**Aim of the task**
Copy, without any alteration, the lines from the one that includes "in imported if" up to and including the one that includes "TOE_HEIGHT = 0.024".

**Exercise input**
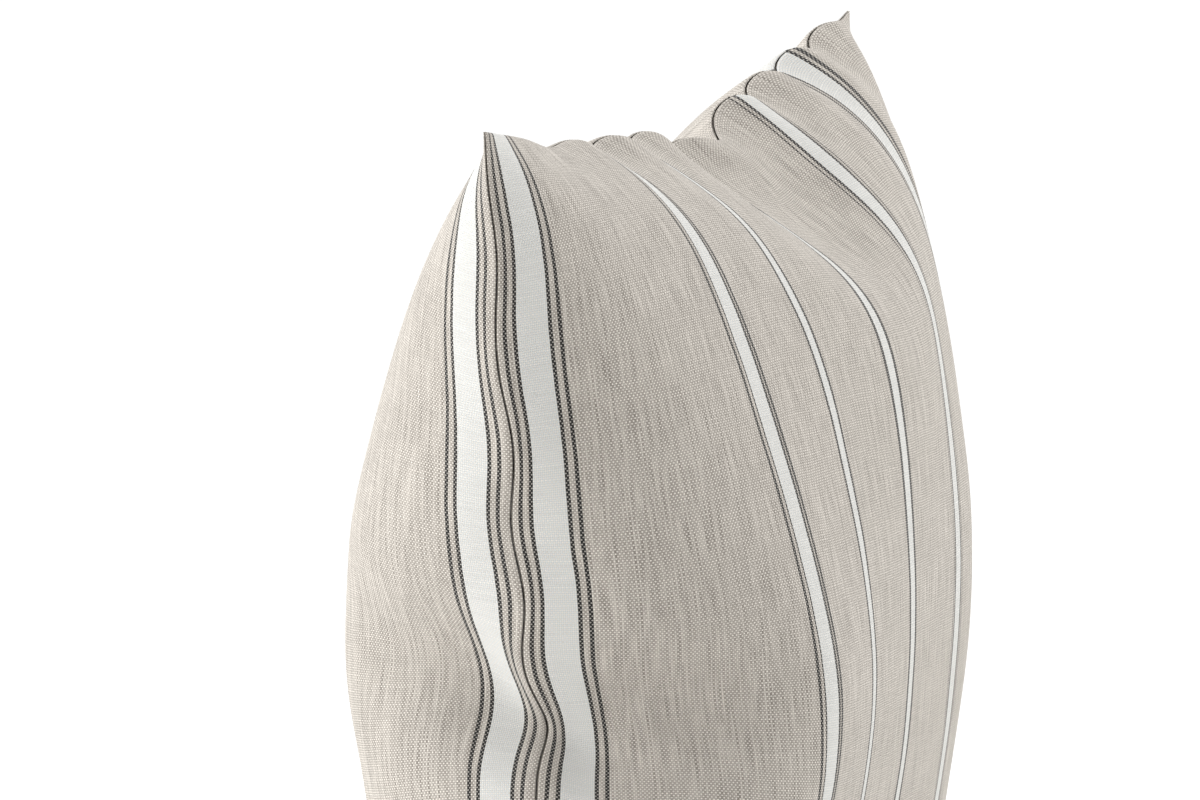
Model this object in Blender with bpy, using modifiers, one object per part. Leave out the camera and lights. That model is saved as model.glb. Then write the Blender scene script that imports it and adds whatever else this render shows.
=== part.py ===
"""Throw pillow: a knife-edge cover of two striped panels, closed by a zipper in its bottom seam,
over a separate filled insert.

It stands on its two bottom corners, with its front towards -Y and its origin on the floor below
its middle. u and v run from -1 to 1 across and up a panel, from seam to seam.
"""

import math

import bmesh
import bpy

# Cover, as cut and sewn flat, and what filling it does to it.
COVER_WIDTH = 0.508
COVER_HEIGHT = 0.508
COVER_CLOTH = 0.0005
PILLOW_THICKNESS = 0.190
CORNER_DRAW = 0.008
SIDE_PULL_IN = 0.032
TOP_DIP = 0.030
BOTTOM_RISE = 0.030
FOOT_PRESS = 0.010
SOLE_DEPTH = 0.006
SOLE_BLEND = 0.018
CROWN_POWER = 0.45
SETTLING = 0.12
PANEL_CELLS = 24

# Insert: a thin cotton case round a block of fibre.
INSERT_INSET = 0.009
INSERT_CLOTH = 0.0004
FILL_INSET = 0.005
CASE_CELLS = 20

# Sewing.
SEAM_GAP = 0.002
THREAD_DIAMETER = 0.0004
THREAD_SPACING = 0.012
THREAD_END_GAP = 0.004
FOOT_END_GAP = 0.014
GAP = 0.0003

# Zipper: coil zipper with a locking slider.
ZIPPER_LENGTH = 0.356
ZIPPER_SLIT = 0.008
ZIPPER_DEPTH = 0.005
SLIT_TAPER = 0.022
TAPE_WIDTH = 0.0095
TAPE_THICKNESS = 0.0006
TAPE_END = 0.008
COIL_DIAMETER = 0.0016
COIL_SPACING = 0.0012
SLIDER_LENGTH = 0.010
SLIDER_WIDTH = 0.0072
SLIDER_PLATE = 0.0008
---
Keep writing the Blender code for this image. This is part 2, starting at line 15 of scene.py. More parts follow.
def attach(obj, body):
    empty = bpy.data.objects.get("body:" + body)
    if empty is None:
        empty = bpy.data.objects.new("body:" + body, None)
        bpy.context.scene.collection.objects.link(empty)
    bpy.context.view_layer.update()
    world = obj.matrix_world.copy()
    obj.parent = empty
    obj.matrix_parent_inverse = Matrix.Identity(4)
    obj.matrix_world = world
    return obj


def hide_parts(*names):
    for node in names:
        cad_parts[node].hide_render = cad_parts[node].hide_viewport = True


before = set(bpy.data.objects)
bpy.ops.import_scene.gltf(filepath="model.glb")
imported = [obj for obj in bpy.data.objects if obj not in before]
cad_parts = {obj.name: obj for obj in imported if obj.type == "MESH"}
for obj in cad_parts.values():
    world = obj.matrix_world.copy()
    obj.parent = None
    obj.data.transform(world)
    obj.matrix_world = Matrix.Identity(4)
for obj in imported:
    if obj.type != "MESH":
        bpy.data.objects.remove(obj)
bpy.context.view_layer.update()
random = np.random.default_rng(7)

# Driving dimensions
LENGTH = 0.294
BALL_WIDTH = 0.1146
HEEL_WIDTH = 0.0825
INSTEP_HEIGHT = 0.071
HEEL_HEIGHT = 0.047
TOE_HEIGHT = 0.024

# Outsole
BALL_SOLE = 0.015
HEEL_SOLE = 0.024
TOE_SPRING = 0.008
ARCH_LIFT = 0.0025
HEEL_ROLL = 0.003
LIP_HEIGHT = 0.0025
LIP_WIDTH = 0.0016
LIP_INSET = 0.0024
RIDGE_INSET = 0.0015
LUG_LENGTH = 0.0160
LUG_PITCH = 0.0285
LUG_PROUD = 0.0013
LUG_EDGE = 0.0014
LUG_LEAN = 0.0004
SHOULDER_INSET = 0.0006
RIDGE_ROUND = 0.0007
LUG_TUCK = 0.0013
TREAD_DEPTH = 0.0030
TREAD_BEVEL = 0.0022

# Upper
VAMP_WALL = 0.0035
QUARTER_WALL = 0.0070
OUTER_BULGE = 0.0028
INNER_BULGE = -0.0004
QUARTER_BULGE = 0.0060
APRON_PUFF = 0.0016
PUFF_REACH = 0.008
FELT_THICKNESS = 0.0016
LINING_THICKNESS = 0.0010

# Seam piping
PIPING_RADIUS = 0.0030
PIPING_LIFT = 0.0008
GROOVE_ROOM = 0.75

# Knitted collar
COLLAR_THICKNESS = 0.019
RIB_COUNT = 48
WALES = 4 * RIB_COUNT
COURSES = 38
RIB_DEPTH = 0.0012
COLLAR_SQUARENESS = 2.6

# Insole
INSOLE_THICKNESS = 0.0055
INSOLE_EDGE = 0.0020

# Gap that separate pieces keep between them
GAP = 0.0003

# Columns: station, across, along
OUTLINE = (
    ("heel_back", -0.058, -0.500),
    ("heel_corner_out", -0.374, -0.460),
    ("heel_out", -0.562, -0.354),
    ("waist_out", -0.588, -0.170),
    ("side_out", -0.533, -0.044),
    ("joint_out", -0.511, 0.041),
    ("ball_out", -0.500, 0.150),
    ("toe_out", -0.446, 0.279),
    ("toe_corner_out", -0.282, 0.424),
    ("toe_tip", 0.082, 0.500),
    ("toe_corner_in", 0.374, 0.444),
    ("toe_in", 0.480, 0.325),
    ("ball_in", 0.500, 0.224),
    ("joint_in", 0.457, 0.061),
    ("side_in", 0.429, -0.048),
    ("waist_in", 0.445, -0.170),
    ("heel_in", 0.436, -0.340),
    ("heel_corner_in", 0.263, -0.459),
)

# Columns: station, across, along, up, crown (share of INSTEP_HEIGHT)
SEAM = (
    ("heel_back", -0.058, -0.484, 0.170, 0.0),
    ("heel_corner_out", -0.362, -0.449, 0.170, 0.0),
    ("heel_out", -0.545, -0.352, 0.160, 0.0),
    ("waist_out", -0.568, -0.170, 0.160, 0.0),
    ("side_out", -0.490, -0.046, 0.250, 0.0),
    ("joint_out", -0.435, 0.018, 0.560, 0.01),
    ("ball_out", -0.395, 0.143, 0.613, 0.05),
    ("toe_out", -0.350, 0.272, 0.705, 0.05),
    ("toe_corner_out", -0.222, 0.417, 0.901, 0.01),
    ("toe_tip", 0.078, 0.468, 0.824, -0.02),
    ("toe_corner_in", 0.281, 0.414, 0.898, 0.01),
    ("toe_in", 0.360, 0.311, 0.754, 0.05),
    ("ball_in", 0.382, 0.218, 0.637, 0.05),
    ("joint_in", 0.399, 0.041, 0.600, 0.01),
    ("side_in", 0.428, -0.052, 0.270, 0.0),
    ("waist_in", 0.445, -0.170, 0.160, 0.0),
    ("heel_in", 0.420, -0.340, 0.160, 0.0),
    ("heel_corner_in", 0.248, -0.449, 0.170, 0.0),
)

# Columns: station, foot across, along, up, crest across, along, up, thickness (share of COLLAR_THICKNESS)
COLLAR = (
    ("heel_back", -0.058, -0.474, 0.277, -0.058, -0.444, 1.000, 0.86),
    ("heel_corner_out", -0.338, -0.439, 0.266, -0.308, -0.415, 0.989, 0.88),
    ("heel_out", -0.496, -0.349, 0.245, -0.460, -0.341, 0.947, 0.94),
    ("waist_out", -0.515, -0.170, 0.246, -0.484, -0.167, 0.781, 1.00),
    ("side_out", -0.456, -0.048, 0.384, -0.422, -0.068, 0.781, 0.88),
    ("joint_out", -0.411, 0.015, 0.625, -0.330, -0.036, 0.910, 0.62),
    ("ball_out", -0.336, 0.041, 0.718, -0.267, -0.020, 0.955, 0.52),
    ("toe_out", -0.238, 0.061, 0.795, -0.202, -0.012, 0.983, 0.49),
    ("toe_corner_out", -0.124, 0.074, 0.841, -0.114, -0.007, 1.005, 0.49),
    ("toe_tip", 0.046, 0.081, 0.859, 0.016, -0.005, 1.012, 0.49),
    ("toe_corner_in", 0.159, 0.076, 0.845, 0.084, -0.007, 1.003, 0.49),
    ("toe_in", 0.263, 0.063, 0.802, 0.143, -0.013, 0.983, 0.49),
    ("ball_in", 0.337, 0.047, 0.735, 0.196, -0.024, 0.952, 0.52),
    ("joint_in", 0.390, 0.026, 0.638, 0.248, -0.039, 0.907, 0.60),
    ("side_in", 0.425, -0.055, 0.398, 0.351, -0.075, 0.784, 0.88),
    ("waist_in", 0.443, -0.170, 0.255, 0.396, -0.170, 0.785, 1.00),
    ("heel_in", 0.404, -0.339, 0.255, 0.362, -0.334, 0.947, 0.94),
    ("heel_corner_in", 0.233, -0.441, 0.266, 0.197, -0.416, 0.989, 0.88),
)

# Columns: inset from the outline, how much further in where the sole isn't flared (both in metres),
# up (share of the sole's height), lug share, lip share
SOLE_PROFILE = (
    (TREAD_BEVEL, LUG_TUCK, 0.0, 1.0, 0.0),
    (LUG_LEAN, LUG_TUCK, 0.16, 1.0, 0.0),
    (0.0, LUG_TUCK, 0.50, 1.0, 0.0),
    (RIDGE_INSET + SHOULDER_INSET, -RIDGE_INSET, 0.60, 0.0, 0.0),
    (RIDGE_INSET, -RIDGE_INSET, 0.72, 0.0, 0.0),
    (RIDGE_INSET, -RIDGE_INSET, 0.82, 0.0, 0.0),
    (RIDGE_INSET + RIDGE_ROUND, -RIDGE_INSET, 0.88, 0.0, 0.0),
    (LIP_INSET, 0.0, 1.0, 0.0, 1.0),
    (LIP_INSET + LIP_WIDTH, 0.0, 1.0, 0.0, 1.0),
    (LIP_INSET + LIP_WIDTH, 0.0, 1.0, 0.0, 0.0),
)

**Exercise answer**
cad_parts = {obj.name: obj for obj in imported if obj.type == "MESH"}
for obj in cad_parts.values():
    world = obj.matrix_world.copy()
    obj.parent = None
    obj.data.transform(world)
    obj.matrix_world = Matrix.Identity(4)
for obj in imported:
    if obj.type != "MESH":
        bpy.data.objects.remove(obj)
bpy.context.view_layer.update()
random = np.random.default_rng(7)

# Driving dimensions
LENGTH = 0.294
BALL_WIDTH = 0.1146
HEEL_WIDTH = 0.0825
INSTEP_HEIGHT = 0.071
HEEL_HEIGHT = 0.047
TOE_HEIGHT = 0.024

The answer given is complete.